What to do
Please copy the lines below exactly, from the first one through the line showing "stand_w = 3.5; // [2:0.1:6]".

::: Supplied data

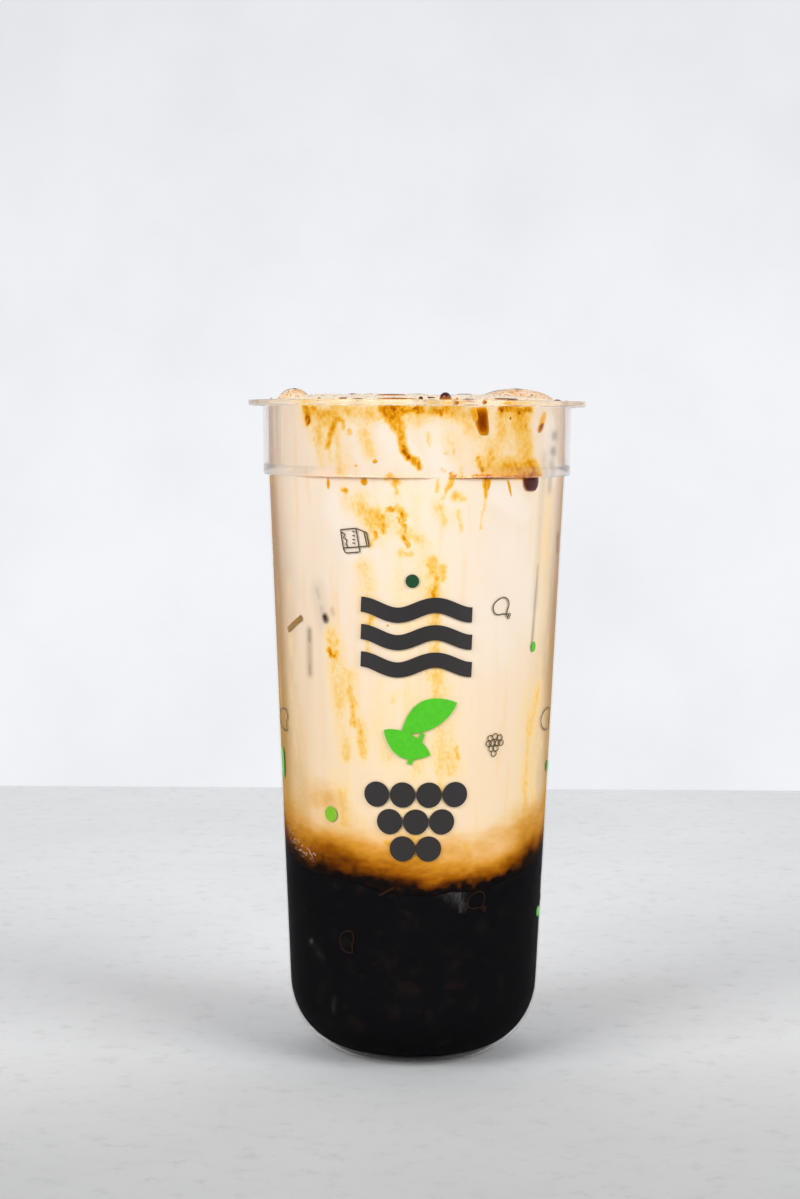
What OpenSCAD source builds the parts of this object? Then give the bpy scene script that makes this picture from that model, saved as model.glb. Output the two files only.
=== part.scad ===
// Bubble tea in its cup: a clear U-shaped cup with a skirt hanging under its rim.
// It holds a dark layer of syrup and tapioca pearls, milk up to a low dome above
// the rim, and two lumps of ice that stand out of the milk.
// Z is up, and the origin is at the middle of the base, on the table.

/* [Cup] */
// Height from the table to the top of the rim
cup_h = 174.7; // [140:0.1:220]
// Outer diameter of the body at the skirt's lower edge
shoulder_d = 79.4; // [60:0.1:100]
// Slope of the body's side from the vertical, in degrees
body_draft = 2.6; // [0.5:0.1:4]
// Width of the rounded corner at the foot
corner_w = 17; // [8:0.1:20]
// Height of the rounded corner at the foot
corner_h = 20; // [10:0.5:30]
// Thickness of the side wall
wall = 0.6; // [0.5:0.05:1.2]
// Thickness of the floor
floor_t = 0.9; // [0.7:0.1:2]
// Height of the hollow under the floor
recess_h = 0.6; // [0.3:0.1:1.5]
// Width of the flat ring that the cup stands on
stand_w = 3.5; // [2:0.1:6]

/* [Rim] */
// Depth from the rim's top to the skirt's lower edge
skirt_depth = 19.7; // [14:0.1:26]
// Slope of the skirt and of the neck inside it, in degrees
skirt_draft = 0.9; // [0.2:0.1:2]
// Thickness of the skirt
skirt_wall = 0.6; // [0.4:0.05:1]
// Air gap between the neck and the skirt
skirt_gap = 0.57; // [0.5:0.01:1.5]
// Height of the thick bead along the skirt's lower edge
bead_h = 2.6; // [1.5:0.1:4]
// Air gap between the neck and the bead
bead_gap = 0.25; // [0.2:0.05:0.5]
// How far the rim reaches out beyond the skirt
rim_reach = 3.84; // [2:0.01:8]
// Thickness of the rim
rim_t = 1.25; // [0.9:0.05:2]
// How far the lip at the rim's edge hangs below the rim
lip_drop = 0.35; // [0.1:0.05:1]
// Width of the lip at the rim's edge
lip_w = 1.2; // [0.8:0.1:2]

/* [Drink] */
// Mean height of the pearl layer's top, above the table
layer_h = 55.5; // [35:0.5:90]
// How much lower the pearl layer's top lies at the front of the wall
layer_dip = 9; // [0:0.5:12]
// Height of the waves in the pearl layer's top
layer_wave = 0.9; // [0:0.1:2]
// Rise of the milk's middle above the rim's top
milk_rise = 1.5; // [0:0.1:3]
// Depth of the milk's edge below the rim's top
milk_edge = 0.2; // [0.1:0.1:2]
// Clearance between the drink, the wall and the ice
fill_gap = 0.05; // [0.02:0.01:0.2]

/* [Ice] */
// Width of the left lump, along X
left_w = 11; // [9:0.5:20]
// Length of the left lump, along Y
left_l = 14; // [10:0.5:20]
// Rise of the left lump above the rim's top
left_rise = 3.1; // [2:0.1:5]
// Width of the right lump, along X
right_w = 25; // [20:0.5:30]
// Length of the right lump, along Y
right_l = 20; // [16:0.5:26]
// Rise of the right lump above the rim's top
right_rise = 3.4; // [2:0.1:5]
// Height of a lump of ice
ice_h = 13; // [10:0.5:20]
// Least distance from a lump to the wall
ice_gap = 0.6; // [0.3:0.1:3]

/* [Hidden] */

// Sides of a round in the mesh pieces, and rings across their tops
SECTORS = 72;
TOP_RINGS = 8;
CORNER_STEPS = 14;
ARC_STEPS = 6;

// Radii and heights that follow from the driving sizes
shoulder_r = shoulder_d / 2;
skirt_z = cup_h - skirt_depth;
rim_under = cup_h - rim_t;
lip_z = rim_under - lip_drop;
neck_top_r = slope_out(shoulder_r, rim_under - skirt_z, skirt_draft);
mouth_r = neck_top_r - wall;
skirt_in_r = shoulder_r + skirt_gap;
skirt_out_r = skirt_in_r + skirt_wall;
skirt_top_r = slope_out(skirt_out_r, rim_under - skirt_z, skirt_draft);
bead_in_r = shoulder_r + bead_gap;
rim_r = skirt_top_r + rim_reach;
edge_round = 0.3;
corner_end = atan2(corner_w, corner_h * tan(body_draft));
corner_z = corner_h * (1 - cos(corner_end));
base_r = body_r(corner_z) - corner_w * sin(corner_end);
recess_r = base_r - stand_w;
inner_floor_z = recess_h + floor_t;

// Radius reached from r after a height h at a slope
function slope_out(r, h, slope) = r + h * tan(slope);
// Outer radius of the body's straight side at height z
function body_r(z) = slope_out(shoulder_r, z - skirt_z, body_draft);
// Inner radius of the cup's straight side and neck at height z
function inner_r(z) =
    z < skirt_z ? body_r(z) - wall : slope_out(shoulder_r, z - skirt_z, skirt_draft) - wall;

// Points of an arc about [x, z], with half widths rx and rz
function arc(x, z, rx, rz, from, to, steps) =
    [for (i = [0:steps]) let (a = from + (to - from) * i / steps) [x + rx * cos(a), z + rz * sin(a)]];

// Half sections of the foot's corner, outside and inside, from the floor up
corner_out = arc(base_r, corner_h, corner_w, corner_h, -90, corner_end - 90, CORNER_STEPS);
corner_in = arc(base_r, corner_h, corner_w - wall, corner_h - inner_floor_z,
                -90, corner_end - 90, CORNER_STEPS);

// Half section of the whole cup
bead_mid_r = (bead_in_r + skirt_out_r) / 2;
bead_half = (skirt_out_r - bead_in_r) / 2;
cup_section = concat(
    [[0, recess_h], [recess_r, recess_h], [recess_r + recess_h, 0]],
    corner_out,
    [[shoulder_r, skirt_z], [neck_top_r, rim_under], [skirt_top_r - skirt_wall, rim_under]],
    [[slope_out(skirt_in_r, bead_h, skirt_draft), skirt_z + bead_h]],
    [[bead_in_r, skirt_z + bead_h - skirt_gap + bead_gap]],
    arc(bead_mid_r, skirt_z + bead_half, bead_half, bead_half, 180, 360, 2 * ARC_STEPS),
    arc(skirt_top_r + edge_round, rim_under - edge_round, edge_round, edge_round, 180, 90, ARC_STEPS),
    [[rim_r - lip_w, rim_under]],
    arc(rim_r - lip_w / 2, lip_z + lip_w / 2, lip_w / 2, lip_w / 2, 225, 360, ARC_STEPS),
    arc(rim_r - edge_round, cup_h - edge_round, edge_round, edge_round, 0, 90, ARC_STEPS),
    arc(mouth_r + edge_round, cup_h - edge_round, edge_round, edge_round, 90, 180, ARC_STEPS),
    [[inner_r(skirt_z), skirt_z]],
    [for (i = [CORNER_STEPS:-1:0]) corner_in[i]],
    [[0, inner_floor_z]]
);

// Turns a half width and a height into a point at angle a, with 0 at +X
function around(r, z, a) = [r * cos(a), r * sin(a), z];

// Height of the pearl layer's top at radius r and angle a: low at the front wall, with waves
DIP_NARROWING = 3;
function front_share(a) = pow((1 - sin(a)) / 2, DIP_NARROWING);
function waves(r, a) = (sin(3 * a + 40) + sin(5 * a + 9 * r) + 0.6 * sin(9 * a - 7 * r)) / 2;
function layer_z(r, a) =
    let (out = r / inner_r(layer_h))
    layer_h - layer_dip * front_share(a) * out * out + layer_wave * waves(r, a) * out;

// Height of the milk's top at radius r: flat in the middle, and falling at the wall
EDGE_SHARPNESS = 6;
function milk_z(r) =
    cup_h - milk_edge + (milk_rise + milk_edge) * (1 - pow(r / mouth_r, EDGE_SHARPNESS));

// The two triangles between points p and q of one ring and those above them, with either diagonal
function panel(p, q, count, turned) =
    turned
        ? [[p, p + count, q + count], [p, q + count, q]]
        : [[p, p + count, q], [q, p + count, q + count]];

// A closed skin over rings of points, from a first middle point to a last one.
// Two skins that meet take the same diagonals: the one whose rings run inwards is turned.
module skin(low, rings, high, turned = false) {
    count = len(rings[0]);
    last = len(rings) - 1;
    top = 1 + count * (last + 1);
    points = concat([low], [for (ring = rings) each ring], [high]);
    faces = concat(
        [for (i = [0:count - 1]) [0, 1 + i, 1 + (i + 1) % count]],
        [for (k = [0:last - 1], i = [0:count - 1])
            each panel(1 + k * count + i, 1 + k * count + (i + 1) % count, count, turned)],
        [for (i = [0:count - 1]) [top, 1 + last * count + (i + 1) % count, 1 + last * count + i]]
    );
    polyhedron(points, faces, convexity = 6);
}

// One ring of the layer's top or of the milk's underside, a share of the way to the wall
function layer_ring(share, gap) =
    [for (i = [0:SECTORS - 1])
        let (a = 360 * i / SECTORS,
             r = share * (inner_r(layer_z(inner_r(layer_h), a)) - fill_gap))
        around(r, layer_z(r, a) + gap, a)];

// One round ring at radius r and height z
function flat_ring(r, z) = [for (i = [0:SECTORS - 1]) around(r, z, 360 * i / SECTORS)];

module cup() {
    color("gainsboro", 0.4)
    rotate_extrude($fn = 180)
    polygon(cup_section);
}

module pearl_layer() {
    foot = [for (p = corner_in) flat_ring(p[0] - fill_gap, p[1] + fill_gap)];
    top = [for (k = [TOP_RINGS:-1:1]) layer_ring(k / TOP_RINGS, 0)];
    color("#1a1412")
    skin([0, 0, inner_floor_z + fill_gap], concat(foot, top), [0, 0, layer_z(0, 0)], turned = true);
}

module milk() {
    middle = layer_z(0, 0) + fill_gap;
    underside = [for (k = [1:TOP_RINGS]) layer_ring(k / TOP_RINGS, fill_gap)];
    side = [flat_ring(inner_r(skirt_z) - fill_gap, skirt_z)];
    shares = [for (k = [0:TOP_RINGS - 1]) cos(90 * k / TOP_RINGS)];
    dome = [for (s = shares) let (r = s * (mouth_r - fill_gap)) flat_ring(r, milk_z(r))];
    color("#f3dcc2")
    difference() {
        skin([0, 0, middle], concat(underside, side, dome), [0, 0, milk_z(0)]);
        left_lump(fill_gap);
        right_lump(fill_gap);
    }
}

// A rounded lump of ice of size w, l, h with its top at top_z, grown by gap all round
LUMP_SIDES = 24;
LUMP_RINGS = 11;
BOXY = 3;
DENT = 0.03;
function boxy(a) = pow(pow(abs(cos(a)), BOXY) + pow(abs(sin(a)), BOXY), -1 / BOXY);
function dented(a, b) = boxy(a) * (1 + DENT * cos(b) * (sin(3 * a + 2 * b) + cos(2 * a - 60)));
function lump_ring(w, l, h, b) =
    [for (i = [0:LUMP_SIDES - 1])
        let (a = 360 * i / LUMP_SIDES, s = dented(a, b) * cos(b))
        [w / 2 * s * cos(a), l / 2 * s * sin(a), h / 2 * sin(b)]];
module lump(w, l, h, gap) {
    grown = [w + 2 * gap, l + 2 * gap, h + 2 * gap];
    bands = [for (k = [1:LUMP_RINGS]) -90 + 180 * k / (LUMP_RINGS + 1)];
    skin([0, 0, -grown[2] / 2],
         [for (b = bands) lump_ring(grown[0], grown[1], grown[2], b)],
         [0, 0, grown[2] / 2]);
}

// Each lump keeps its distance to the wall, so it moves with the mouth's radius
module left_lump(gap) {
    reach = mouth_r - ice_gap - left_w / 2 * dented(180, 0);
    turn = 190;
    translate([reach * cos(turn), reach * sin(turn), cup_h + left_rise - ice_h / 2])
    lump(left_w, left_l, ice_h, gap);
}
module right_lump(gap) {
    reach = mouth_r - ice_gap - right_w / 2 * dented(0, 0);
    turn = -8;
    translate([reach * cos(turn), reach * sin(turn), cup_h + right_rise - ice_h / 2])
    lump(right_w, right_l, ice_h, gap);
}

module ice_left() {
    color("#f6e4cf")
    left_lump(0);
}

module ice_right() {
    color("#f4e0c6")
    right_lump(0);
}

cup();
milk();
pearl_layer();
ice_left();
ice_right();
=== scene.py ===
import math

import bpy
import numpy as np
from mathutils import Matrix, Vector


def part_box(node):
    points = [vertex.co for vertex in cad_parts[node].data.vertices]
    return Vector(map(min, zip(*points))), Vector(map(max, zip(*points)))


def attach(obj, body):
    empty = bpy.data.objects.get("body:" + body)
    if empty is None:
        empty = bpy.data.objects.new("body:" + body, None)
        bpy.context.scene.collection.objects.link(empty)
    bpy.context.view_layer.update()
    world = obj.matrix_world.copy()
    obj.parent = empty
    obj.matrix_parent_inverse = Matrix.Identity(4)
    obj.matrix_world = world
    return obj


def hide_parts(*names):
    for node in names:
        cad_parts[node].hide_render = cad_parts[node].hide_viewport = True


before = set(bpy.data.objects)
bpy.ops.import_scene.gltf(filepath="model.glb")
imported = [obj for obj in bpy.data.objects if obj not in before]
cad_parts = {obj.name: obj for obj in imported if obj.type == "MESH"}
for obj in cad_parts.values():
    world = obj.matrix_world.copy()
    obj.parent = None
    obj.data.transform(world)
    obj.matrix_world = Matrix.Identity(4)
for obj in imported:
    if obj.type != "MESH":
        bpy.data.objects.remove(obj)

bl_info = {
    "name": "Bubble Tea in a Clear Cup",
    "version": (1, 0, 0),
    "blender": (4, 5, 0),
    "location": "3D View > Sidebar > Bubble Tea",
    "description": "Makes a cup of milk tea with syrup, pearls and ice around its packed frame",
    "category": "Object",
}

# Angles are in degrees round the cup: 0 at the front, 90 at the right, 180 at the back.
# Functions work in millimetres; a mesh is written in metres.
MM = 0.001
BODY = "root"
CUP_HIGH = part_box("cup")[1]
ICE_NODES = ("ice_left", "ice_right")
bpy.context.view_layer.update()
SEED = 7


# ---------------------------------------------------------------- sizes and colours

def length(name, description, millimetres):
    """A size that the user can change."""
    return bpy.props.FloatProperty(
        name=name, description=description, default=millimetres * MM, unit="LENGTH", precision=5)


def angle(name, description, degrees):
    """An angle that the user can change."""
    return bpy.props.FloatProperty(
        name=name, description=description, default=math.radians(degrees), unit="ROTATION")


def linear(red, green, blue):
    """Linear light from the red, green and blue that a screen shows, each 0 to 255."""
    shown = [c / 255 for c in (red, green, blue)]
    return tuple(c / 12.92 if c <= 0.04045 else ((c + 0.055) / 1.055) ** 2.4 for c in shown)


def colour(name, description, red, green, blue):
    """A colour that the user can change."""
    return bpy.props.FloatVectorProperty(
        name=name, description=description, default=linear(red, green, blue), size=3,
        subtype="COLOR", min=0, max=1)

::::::

Answer for this exercise
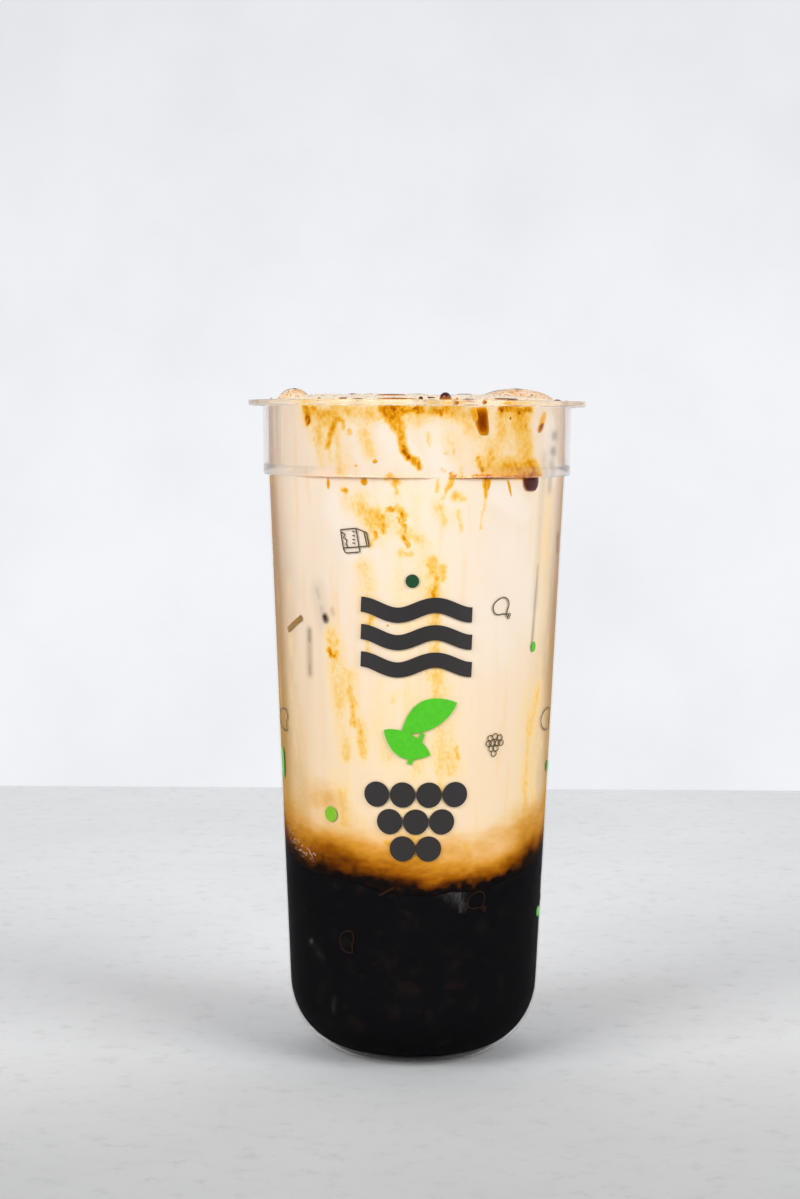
What OpenSCAD source builds the parts of this object? Then give the bpy scene script that makes this picture from that model, saved as model.glb. Output the two files only.
=== part.scad ===
// Bubble tea in its cup: a clear U-shaped cup with a skirt hanging under its rim.
// It holds a dark layer of syrup and tapioca pearls, milk up to a low dome above
// the rim, and two lumps of ice that stand out of the milk.
// Z is up, and the origin is at the middle of the base, on the table.

/* [Cup] */
// Height from the table to the top of the rim
cup_h = 174.7; // [140:0.1:220]
// Outer diameter of the body at the skirt's lower edge
shoulder_d = 79.4; // [60:0.1:100]
// Slope of the body's side from the vertical, in degrees
body_draft = 2.6; // [0.5:0.1:4]
// Width of the rounded corner at the foot
corner_w = 17; // [8:0.1:20]
// Height of the rounded corner at the foot
corner_h = 20; // [10:0.5:30]
// Thickness of the side wall
wall = 0.6; // [0.5:0.05:1.2]
// Thickness of the floor
floor_t = 0.9; // [0.7:0.1:2]
// Height of the hollow under the floor
recess_h = 0.6; // [0.3:0.1:1.5]
// Width of the flat ring that the cup stands on
stand_w = 3.5; // [2:0.1:6]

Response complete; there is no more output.